MIAMI -- This is going to sound wild, but the Miami Dolphins are quietly fielding one of the most improved defenses in the NFL.
Considering they ranked dead last in yards allowed per game (414.9), 31st in scoring (29.6) and third-down percentage (51.6%), and 28th in defensive expected points added (-52.1) through the first seven weeks, when they were 1-6.
Since Week 8, however, Miami (3-7) ranks third in EPA (24.6), 10th in yards per game (309), eighth in third-down percentage (31.8%) and sixth in scoring (15). Perhaps what's most impressive about its recent stretch is that in two of its past three games it faced offenses ranked among the NFL's best -- the Buffalo Bills (No. 5) and the Baltimore Ravens (No. 2).
As they enter their Week 11 contest against the New York Jets (1 p.m. ET, CBS), the Dolphins look to keep a two-game win streak going that has been fueled by their play on the less-glamorous side of the ball.
"The defense has done a hell of a job," cornerback Xavien Howard said. "So you know, we just got to keep the team doing that."
During Miami's 26-11 loss to the Bills in Week 8, the Dolphins held Buffalo to just 122 yards in the first half. After the game, Howard said Miami was getting back to a few things that made it successful last season when it tied for fifth in scoring defense (21.1 points per game). That trend continued over the following two weeks; one reason in particular has been the frequency with which defensive coordinator Josh Boyer blitzes his defensive backs.
"The more you do some things and the more you see people's answer to it the more it evolves," Boyer said last week.
The Dolphins blitzed their defensive backs at the eighth-highest rate last season, and do so more frequently than any other team in the NFL in 2021. Over the past two weeks, specifically on third down, Miami has dialed up a DB blitz 21 times. It created havoc for Houston Texans quarterback Tyrod Taylor and Ravens quarterback Lamar Jackson.
It also set the tone in consecutive Dolphins victories.
This defensive philosophy is a byproduct of a deep and versatile safeties room that has continued to play well despite a season-ending foot injury to Jason McCourty. Rookie Jevon Holland and second-year player Brandon Jones have combined for 21 tackles, a sack, an interception and a fumble recovery over the past two games.
"I think every game plan is a little bit different," coach Brian Flores said. "It won't always be blitz-heavy like it was last week. Sometimes it's a coverage game, sometimes it's a blitz game, sometimes it's a mix of both.
"To have the flexibility to play different styles is something that we want to be able to do. I think what the young safeties are doing -- we're putting a lot on their plate and they are getting better every day."

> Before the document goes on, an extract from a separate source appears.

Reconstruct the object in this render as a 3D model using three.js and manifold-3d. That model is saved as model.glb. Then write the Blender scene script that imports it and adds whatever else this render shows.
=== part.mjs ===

The Dolphins have an opportunity to continue their defensive revival over their next four games. Their opponents -- the Jets, Carolina Panthers, New York Giants and Jets again -- rank 11th, 21st and 31st in expected points added over the past three weeks, respectively. The Jets actually lead the league in yards per game since Week 8, but the Panthers and Giants rank 23rd and 28th, respectively.
Miami is in a position where it needs to extend its win streak to at least six games to get back to .500 and give itself a fighting chance to make a playoff push. Flores said his team is simply trying to take the season one game at a time, while Boyer admits that he always had faith in his unit to get back to the level of play it has shown in recent weeks.
"I've always felt good about our players," Boyer said. "What our record was, or some of my calls were, you appreciate the humility of failure because it drives you to get things right ... Give our players credit. They played physical, they executed, they made more plays than Baltimore."